Когда-то давным-давно, на одном из праздников, устроенных государем, случилось удивительное событие. Любимое кото монарха, на котором в этот вечер было исполнено множество прекрасных мелодий, превратилось в камфарное дерево! Волшебное дерево не стали трогать, и часто по ночам тот, кто приближался к этому месту, мог слышать как бы негромкие звуки музыки, исходящей от могучего ствола. Позже в огне смут и войн об удивительном дереве забыли, но его пример позволяет предположить, что перед нами проявление духа самой музыки, который создает себе вместилище для вечного повторения самого себя.

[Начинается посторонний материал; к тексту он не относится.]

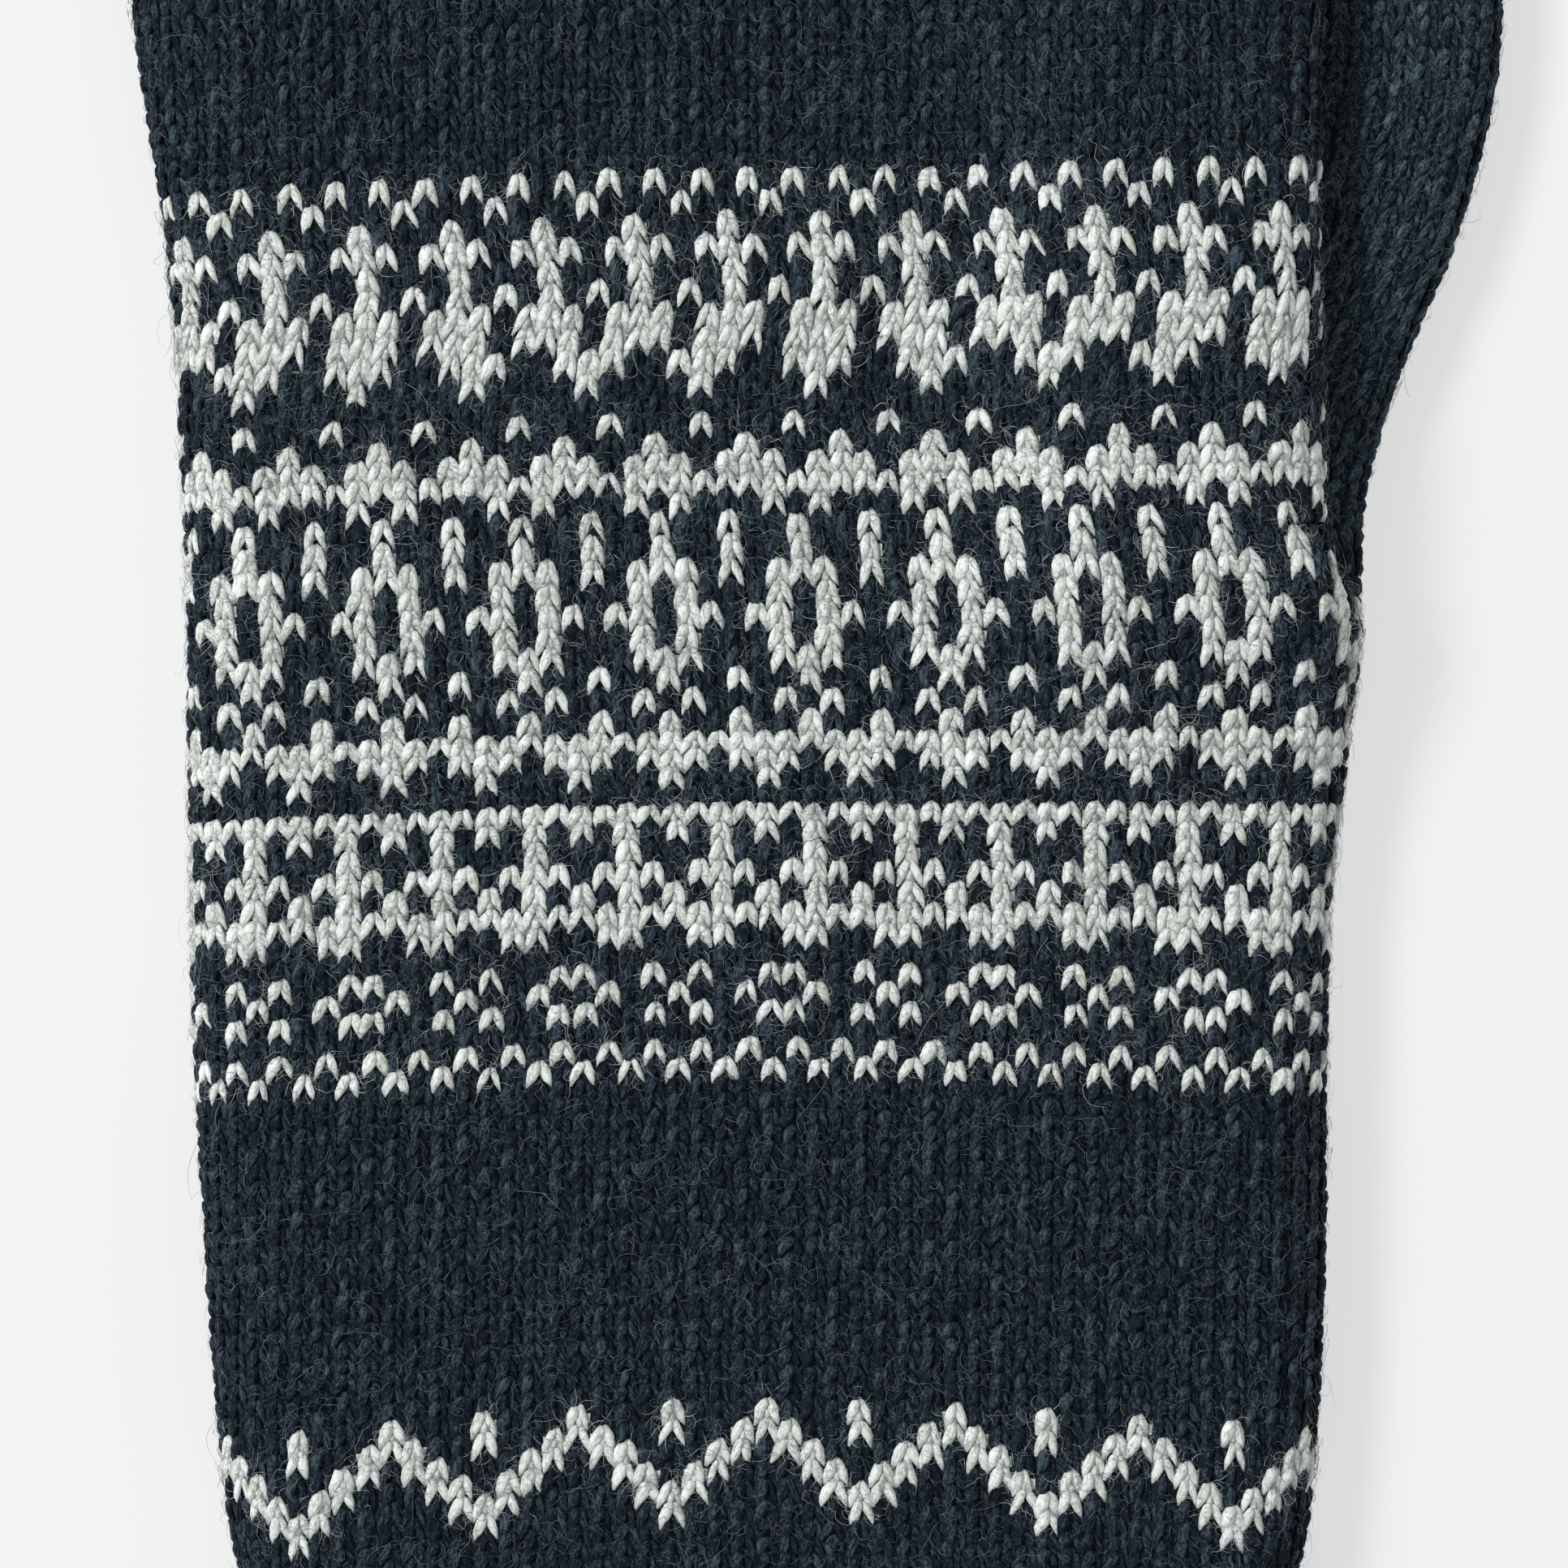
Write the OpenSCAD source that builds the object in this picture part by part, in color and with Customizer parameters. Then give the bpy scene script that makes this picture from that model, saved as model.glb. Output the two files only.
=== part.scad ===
// Left-hand knitted glove, lying flat on its palm with the back of the hand up.
// Knit tubes from the fingertips down to the ribbed cuff. Millimetres, +Z up,
// fingers towards +Y, thumb towards +X. Each knit section is a hollow tube.

/* [Hand] */
// Length of the tube that holds four fingers, thumb crotch to little-finger crotch
palm_len = 49; // [46:1:52]
// Extra length of the tube that holds three fingers, above the little-finger crotch
knuckle_len = 5; // [4:1:8]
// Length of the tube that holds the whole hand, below the thumb crotch
hand_len = 60; // [56:1:64]
// Height of the hand lying flat, two layers of knit and the room between them
hand_h = 9.4; // [9:0.1:11]
// Thickness of one layer of knit
knit_t = 1.5; // [1.2:0.1:1.6]

/* [Wrist and cuff] */
// Length of the wrist tube, from the hand to where the cuff bends
wrist_len = 25.6; // [22:0.2:30]
// Room left at the wrist so that the cuff can bend both ways
wrist_gap = 4.8; // [4.6:0.1:6]
// Length of the ribbed cuff without its bound-off edge
rib_len = 42.6; // [35:0.2:60]
// Length of the bound-off edge of the cuff
rim_len = 3; // [2:0.5:5]
// How far the bound-off edge stands proud of the rib
rim_lip = 0.5; // [0.3:0.1:0.8]

/* [Fingers] */
// Length of the index finger from its crotch
index_len = 68; // [60:1:75]
// Length of the middle finger from its crotch
middle_len = 76; // [68:1:84]
// Length of the ring finger from its crotch
ring_len = 70; // [62:1:77]
// Length of the little finger from its crotch
little_len = 57; // [50:1:63]
// Height of a finger lying flat
finger_h = 8.4; // [8:0.1:9]
// Where a finger bends in the middle, as a share of its length
knuckle_share = 0.46; // [0.4:0.01:0.52]

/* [Thumb] */
// Length of the thumb from its crotch
thumb_len = 51; // [49:0.5:52]
// Width of the thumb lying flat
thumb_w = 16.4; // [16:0.1:17]
// Height of the thumb lying flat
thumb_h = 6.9; // [6.8:0.05:7]
// Where the thumb bends, as a share of its length
thumb_share = 0.56; // [0.5:0.01:0.6]

/* [Hidden] */

gap = 0.3;              // clearance between pieces that move against each other
half = 15;              // steps along the lower side of a cross-section
step = 5;               // longest distance between two cross-sections
lean_in = 0.6;          // space between two fingers at their roots
edge_r = 6;             // how far the side edge of the hand rounds in
finger_edge = 4.6;      // the same for a finger
tip_round = 10;         // length over which a fingertip closes
thumb_round = 8.6;      // length over which the thumb's tip closes
lift = 7.2;             // how high the hand lies over the thumb
lift_thin = 2;          // how much flatter the hand is there
lift_x = [12, 28];      // where across the hand the lift starts and is complete
lift_y = [-24, 0, 43, 54];  // where along the hand the lift starts, is complete, fades and ends
thumb_edge_r = 3.6;     // how far the side edge of the thumb rounds in
thumb_thinner = 0.2;    // how much thinner the knit is on the thumb
finger_taper = 0.86;    // width of a finger at its tip as a share of its root
tip_flat = 0.75;        // how much of a tip's closing also takes its height
tip_steps = [0.35, 0.48, 0.61, 0.74, 0.87, 1];  // places of the cross-sections round a tip
tip_least = 0.004;      // least square of a cross-section's share of the width at the very tip
navy = [0.09, 0.13, 0.17];
cream = [0.72, 0.74, 0.71];

// The thumb crotch is at y = 0 until the model is centred.
y_knuckle = palm_len;
y_fingers = palm_len + knuckle_len;
y_wrist = -hand_len;
y_bend = y_wrist - wrist_len - wrist_gap / 2;
y_rib = y_bend - wrist_gap / 2;
y_rim = y_rib - rib_len;
y_end = y_rim - rim_len;

// Side edges of the glove, [y, x].
left_edge = [[-136, -36.5], [-92, -36.4], [-84, -38.4], [-77, -41.4], [-61, -43.2], [-35, -44.7],
             [3, -45.4], [26, -47], [41, -49.4], [54, -50.6]];
right_edge = [[-136, 39.2], [-92, 39.2], [-84, 40.4], [-77, 42.8], [-61, 44.2], [-30, 44.8],
              [-16, 46.3], [-6, 47.4], [0, 47.4]];
palm_edge = [[0, 44], [24, 43.6], [40, 43.9], [54, 45.2]];
thumb_edge = [[0, 47.4], [7, 48.7], [15, 51.5], [22, 54.5], [30, 56.9], [37, 58.2], [51, 58.6]];

// Finger roots across the knuckles as shares of the width, and how far each finger leans.
root_share = [0, 0.228, 0.482, 0.746, 1];
lean = [-5, -1.5, 1, 3];

function smooth(t) = let(c = min(1, max(0, t))) c * c * (3 - 2 * c);
function mix(a, b, t) = a + (b - a) * t;

// A smooth curve through knots [y, x], level beyond the first and the last.
function slope(k, i) =
    i <= 0 || i >= len(k) - 1 ? 0 : (k[i + 1][1] - k[i - 1][1]) / (k[i + 1][0] - k[i - 1][0]);
function hermite(k, i, y) =
    let(d = k[i + 1][0] - k[i][0], t = (y - k[i][0]) / d)
    mix(k[i][1], k[i + 1][1], smooth(t))
    + d * t * (1 - t) * (slope(k, i) * (1 - t) - slope(k, i + 1) * t);
function along(k, y) =
    let(last = len(k) - 1, c = min(k[last][0], max(k[0][0], y)))
    hermite(k, max([for (i = [0:last - 1]) if (c >= k[i][0]) i]), c);

// How high the top and the bottom layer of the hand lie over the thumb.
function lift_across(x) = smooth((x - lift_x[0]) / (lift_x[1] - lift_x[0]));
function lift_top(y) = smooth((y - lift_y[0]) / (lift_y[1] - lift_y[0]))
                       * (1 - smooth((y - lift_y[2]) / (lift_y[3] - lift_y[2])));
function lift_bottom(y) = y < 0 ? 0 : lift_top(y);

// A flattened cross-section at y, inset by t all round: its lower side from left to right,
// then its upper side back. low and high are how much of the lift each side takes.
function section(y, xl, xr, z, h, edge, t, low = 0, high = 0) =
    let(xm = (xl + xr) / 2, w = (xr - xl) / 2 - t,
        p0 = max(0, 1 - edge / max(w + t, 0.01)))
    [for (j = [0:2 * half - 1])
        let(s = j <= half ? j / half : 2 - j / half,
            p = -cos(180 * s), x = xm + w * p, a = lift_across(x),
            zb = z + low * lift * a + t,
            zt = z + h + a * high * (lift - lift_thin) - t,
            q = max(0, (abs(p) - p0) / (1 - p0)),
            r = sqrt(max(0, 1 - q * q)), mid = (zb + zt) / 2)
        [x, y, mid + (j <= half ? -1 : 1) * r * (zt - zb) / 2]];

// Side, end and cap faces of a hollow tube, from its outer and its inner rings.
function strip(base, rings, n, out) =
    [for (i = [0:rings - 2], j = [0:n - 1])
        let(a = base + i * n + j, b = base + i * n + (j + 1) % n)
        each out ? [[a, b, b + n], [a, b + n, a + n]] : [[a, b + n, b], [a, a + n, b + n]]];
function collar(o, i, n, first) =
    [for (j = [0:n - 1])
        let(k = (j + 1) % n)
        each first ? [[o + j, i + j, i + k], [o + j, i + k, o + k]]
                   : [[o + j, o + k, i + k], [o + j, i + k, i + j]]];
module tube(outer, inner, closed = false) {
    n = len(outer[0]);
    m = len(outer) * n;
    o_end = m - n;
    i_end = m + (len(inner) - 1) * n;
    ends = closed ? [[for (j = [0:n - 1]) o_end + j], [for (j = [n - 1:-1:0]) i_end + j]]
                  : collar(o_end, i_end, n, false);
    polyhedron(concat([for (r = outer) each r], [for (r = inner) each r]),
               concat(strip(0, len(outer), n, true), strip(m, len(inner), n, false),
                      collar(0, m, n, true), ends));
}
function stations(y0, y1) = let(n = ceil((y1 - y0) / step)) [for (i = [0:n]) mix(y0, y1, i / n)];

// A stretch of the hand from y0 to y1.
function hand_ring(y, t) =
    section(y, along(left_edge, y), along(right_edge, y), 0, hand_h, edge_r, t, 0, lift_top(y));
function palm_ring(y, t) =
    section(y, along(left_edge, y), along(palm_edge, y), 0, hand_h, edge_r, t,
            lift_bottom(y), lift_top(y));

// Roots of the fingers: little, ring, middle, index.
knuckle_l = along(left_edge, y_fingers);
knuckle_r = along(palm_edge, y_fingers);
function root(i) = mix(knuckle_l, knuckle_r, root_share[i]);
finger_lens = [little_len, ring_len, middle_len, index_len];
function finger_y(i) = i == 0 ? y_knuckle : y_fingers;

// A finger's cross-section at share s of its length; its tip closes over tip_round.
function finger_ring(i, s, t) =
    let(l = finger_lens[i], y = s * l, w0 = (root(i + 1) - root(i) - lean_in) / 2,
        xm = (root(i) + root(i + 1)) / 2 + y * tan(lean[i]),
        c = min(1, max(0, (y - (l - tip_round)) / tip_round)), k = sqrt(max(tip_least, 1 - c * c)),
        w = mix(w0, w0 * finger_taper, s) * k, h = finger_h * mix(1, k, tip_flat))
    section(finger_y(i) + y, xm - w, xm + w, (finger_h - h) / 2, h, min(finger_edge, w), t);
function tip_shares(a, l, round) =
    concat([for (i = [0:5]) mix(a, 1 - round / l, i / 5)],
           [for (c = tip_steps) 1 - round / l * (1 - c)]);
module finger_base(i) {
    s0 = gap / finger_lens[i];
    s1 = knuckle_share - gap / finger_lens[i];
    shares = [for (k = [0:6]) mix(s0, s1, k / 6)];
    tube([for (s = shares) finger_ring(i, s, 0)], [for (s = shares) finger_ring(i, s, knit_t)]);
}
module finger_tip(i) {
    l = finger_lens[i];
    shares = tip_shares(knuckle_share, l, tip_round);
    inner = (l - knit_t * 2) / l;
    tube([for (s = shares) finger_ring(i, s, 0)],
         [for (s = shares)
             finger_ring(i, mix(knuckle_share, s, (inner - knuckle_share) / (1 - knuckle_share)), knit_t)],
         true);
}

// The thumb's cross-section at share s of its length.
function thumb_ring(s, t) =
    let(y = s * thumb_len, c = min(1, max(0, (y - (thumb_len - thumb_round)) / thumb_round)),
        k = sqrt(max(tip_least, 1 - c * c)), w = thumb_w / 2 * k,
        xm = along(thumb_edge, y) - thumb_w / 2, h = thumb_h * mix(1, k, tip_flat))
    section(y, xm - w, xm + w, (thumb_h - h) / 2, h, min(thumb_edge_r, w), t);
thumb_t = knit_t - thumb_thinner;

// The model is centred on its own ends: the thumb and the little finger reach farthest out.
function every_x(rings) = [for (r = rings) each [for (p = r) p[0]]];
far_right = max(every_x([for (s = tip_shares(thumb_share, thumb_len, thumb_round)) thumb_ring(s, 0)]));
far_left = min(every_x([for (s = tip_shares(knuckle_share, little_len, tip_round)) finger_ring(0, s, 0)]));
far_up = y_fingers + middle_len;
module centred() {
    translate([-(far_left + far_right) / 2, -(far_up + y_end) / 2, 0])
        children();
}

module cuff_rim() {
    color(navy) centred() {
        ys = stations(y_end, y_rim);
        tube([for (y = ys) section(y, along(left_edge, y) - rim_lip, along(right_edge, y) + rim_lip, 0,
                                   hand_h + rim_lip, edge_r, 0)],
             [for (y = ys) section(y, along(left_edge, y), along(right_edge, y), 0, hand_h, edge_r, knit_t)]);
    }
}
module cuff_rib() {
    color(navy) centred() {
        ys = stations(y_rim, y_rib);
        tube([for (y = ys) hand_ring(y, 0)], [for (y = ys) hand_ring(y, knit_t)]);
    }
}
module wrist_tube() {
    color(navy) centred() {
        ys = stations(y_bend + wrist_gap / 2, y_wrist);
        tube([for (y = ys) hand_ring(y, 0)], [for (y = ys) hand_ring(y, knit_t)]);
    }
}
module hand_tube() {
    color(cream) centred() {
        ys = stations(y_wrist, 0);
        tube([for (y = ys) hand_ring(y, 0)], [for (y = ys) hand_ring(y, knit_t)]);
    }
}
module palm_tube() {
    color(cream) centred() {
        ys = stations(0, y_knuckle);
        tube([for (y = ys) palm_ring(y, 0)], [for (y = ys) palm_ring(y, knit_t)]);
    }
}
module knuckle_tube() {
    color(navy) centred() {
        ys = stations(y_knuckle, y_fingers);
        tube([for (y = ys) section(y, root(1), along(palm_edge, y), 0, hand_h, edge_r, 0,
                                   lift_bottom(y), lift_top(y))],
             [for (y = ys) section(y, root(1), along(palm_edge, y), 0, hand_h, edge_r, knit_t,
                                   lift_bottom(y), lift_top(y))]);
    }
}
module thumb_base() {
    color(navy) centred() {
        shares = [for (k = [0:6]) mix(gap / thumb_len, thumb_share - gap / thumb_len, k / 6)];
        tube([for (s = shares) thumb_ring(s, 0)], [for (s = shares) thumb_ring(s, thumb_t)]);
    }
}
module thumb_tip() {
    color(navy) centred() {
        shares = tip_shares(thumb_share, thumb_len, thumb_round);
        inner = (thumb_len - thumb_t * 2) / thumb_len;
        tube([for (s = shares) thumb_ring(s, 0)],
             [for (s = shares) thumb_ring(mix(thumb_share, s, (inner - thumb_share) / (1 - thumb_share)),
                                          thumb_t)], true);
    }
}
module index_base() { color(navy) centred() finger_base(3); }
module index_tip() { color(navy) centred() finger_tip(3); }
module middle_base() { color(navy) centred() finger_base(2); }
module middle_tip() { color(navy) centred() finger_tip(2); }
module ring_base() { color(navy) centred() finger_base(1); }
module ring_tip() { color(navy) centred() finger_tip(1); }
module little_base() { color(navy) centred() finger_base(0); }
module little_tip() { color(navy) centred() finger_tip(0); }

cuff_rim();
cuff_rib();
wrist_tube();
hand_tube();
palm_tube();
knuckle_tube();
thumb_base();
thumb_tip();
index_base();
index_tip();
middle_base();
middle_tip();
ring_base();
ring_tip();
little_base();
little_tip();
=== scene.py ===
import math

import bpy
import numpy as np
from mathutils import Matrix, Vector


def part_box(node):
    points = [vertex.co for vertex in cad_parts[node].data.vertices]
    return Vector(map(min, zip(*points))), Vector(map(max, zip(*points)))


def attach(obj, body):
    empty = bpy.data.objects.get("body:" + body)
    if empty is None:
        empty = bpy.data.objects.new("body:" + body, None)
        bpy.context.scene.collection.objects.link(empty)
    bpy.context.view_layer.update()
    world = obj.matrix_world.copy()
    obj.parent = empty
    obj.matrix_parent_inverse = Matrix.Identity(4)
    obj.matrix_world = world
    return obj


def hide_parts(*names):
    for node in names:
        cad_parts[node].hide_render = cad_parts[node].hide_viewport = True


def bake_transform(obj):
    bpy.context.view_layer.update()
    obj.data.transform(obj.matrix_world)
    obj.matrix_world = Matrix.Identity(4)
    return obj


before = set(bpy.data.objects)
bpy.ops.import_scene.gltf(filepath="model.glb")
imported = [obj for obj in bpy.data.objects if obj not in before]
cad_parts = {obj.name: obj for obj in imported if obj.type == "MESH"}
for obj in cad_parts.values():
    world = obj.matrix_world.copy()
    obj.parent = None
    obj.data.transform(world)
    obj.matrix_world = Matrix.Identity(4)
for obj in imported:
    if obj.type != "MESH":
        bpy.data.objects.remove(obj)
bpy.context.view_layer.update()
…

Если же рассматривать обычную трансформацию предмета в ёкай, то все выглядит гораздо прозаичнее. Став Кото Фурунуси, наша цитра печально влачит свое существование в том углу, где ее оставили люди. Когда никого нет поблизости, этот ёкай негромко наигрывает на себе шлягеры ушедших времен, которые в наше время никто и не помнит. Этакое радио-ретро для самого себя. Логичный вопрос: если Кото Фурунуси играет, когда никого нет поблизости, как же стало известно о его музыкальных привычках? Ответить можно, используя проверенный рецепт: валить все непонятное на ёкай. Очевидно, о привычках ожившего кото разболтали людям более общительные ёкай, не склонные хранить чужие секреты. Да та же Бива Бокубоку, например.
Третий участник этого ансамбля бывших работников искусства – бывший сямисэн, получивший в своем новом статусе имя Сями Тёро. По поводу его происхождения сложно сказать что-то новое. Когда-то на нем играл выдающийся музыкант, пленяя слушателей. Потом в силу каких-то причин мастер и его инструмент разлучились. Возможно, человек закончил свою музыкальную карьеру, возможно, просто умер. Забытый инструмент со временем превратится в ёкай. Довольно унылый, кстати. Он будет печально ждать, когда его снова возьмут в руки и заиграют. Учитывая, что, превратившись в цукумогами, Сями Тёро обзаведется неким подобием физиономии и несколько увеличится в размерах, надежда, что кто-то отважится поиграть на нем, довольно призрачная. Играет ли он старые мелодии для себя самого? Доподлинно это не известно, но почему бы и нет? Никаких правил, запрещающих бывшим инструментам играть для собственного удовольствия, не существует.
Имя этого ёкай перекликается с японской пословицей «сями кара тёро ни ва нарену», что можно перевести как «чтобы стать настоятелем, надо быть послушником». Для нас более привычно звучало бы «Москва не сразу строилась» или «терпи, казак, атаманом будешь!».